Le président affirme avoir « frappé à toutes les portes du Québec et du Canada » dans la dernière année dans le but de solliciter un investissement important qui aurait permis de sauver le groupe.

« La partie étrange et paradoxale de cette histoire est que Métro a non seulement un bilan sain, mais nous avons fait d’énormes sacrifices au cours de la dernière année pour montrer notre engagement envers l’avenir », déplore-t-il. Il ajoute que des plans de transformation de Métro Média en coopérative étaient étudiés, mais que ceux-ci doivent être mis sur la glace.

Pour la presque centaine d’employés touchés, la journée de vendredi a été dure. « On est dans une situation financière et d’emploi précaire et incertaine. L’ensemble de la rédaction est sous le choc, mais on s’y attendait », affirme une reporter du journal Métro qui souhaite préserver l’anonymat.

La directrice Contenus multiplateformes de Métro, Lili Boisvert, l’affirme sans détour : « Je suis vraiment sous le choc. » Elle remarque que le site web « était en croissance et on travaillait sur des projets de développements et sur des partenariats. »

« C’est un dur coup pour les journalistes de la rédaction, qui se retrouvent dans une situation incertaine et précaire, ainsi que pour la nouvelle locale », déplore quant à elle Zoé Magalhaès, présidente du Syndicat montréalais de l’information (SMI-CSN), qui représente les journalistes et les travailleurs de l’information du journal.

Andrew Mulé a poliment décliné l’invitation du Devoir à commenter davantage la nouvelle.

La mairesse de Montréal, Valérie Plante, a qualifié l’annonce de « perte importante pour l’écosystème médiatique et le quotidien des Montréalaises et des Montréalais. » Elle ajoute dans une publication sur X, anciennement Twitter, que « la transformation radicale de l’environnement d’affaires des médias nécessite une réflexion urgente et des pistes de solution collectives. » Dans son communiqué, M. Mulé s’est montré très critique envers la mairesse en raison de sa décision de cesser la distribution du Publisac.

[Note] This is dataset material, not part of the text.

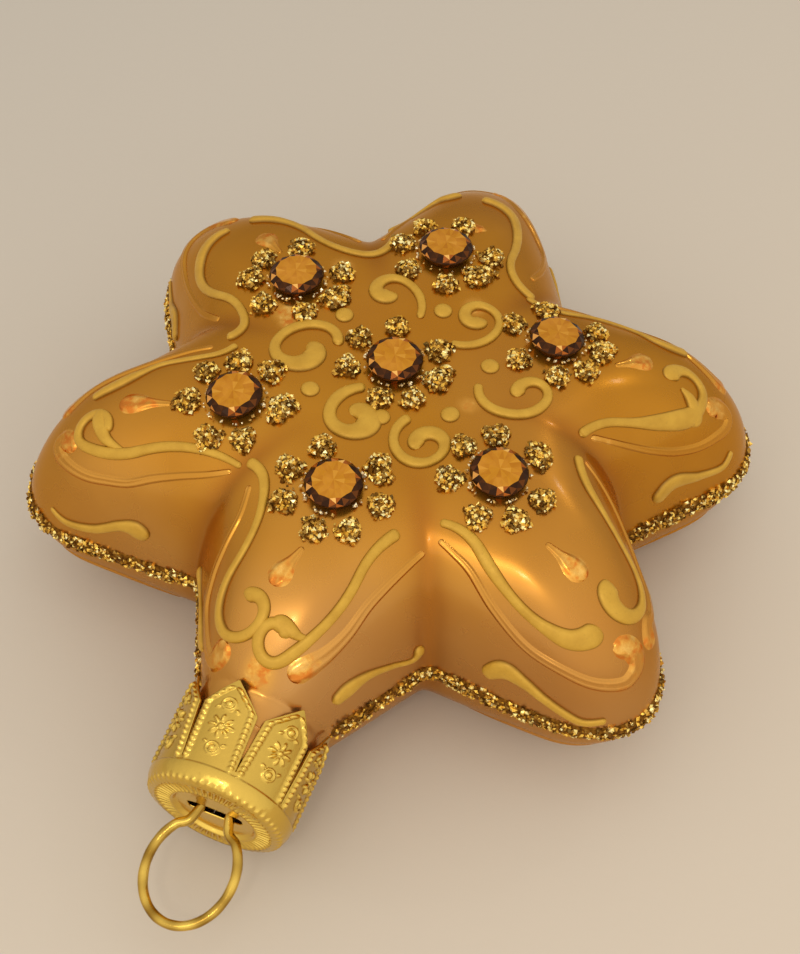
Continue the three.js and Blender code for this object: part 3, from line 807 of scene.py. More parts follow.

Le ministre de la Culture, Mathieu Lacombe, s’est exprimé sur X en qualifiant la situation de « bien mauvaise nouvelle pour les citoyens », ajoutant que « le ministère de la Culture et des Communications continuera de soutenir les journaux locaux, comme il le fait depuis plusieurs années. » Le maire de Québec, Bruno Marchand, a quant à lui écrit que « les médias sont précieux dans notre société et c’est une perte immense à chaque fois qu’un d’entre eux met la clé sous la porte. »

Onde de choc

L’annonce de la suspension des activités de Métro Média a causé une onde de choc dans le monde du journalisme au Québec. « Si on avait besoin d’un exemple de plus que ça ne va pas bien dans le milieu des médias, on en a un », se désole le vice-président de la Fédération professionnelle des journalistes du Québec, Éric-Pierre Champagne.

Il estime que cette « triste nouvelle » aura des conséquences sur l’accès à l’information du public. « Métro [Média] était vraiment spécialisé dans la couverture locale et hyperlocale. C’est un angle mort des médias plus importants, qui font une couverture locale, mais pas aussi précise. »

Sans se montrer trop pessimiste, il croit néanmoins qu’il « faut peut-être s’attendre à d’autres nouvelles du genre pour des médias au Québec, certainement au cours des prochains mois ».

Le responsable du programme de journalisme à l’Université du Québec à Montréal, Patrick White, voit cette annonce comme un nouveau symptôme de la crise des médias, qu’il qualifie de permanente. « On voit qu’on est dans les derniers milles des journaux papier », affirme-t-il.

Le journal Métro diffusait encore des exemplaires imprimés, mais il avait misé sur un important virage numérique dans les deux dernières années. « Malheureusement, les revenus publicitaires n’ont pas assez suivi, et le blocage des nouvelles par Meta dans les dernières semaines ne les a pas aidés », ajoute M. White.

Malgré tout, le professeur de journalisme demeure optimiste : « Il y a une pénurie de main-d’oeuvre en journalisme au Québec et dans le reste du Canada. Il y a des dizaines de postes affichés dans plusieurs médias. » Il affirme que le taux de placement des finissants du baccalauréat est de 100 % actuellement.

« Mais l’année 2023 ne sera pas une année facile, avec le ralentissement économique et la baisse des revenus publicitaires pour les médias », conclut-il.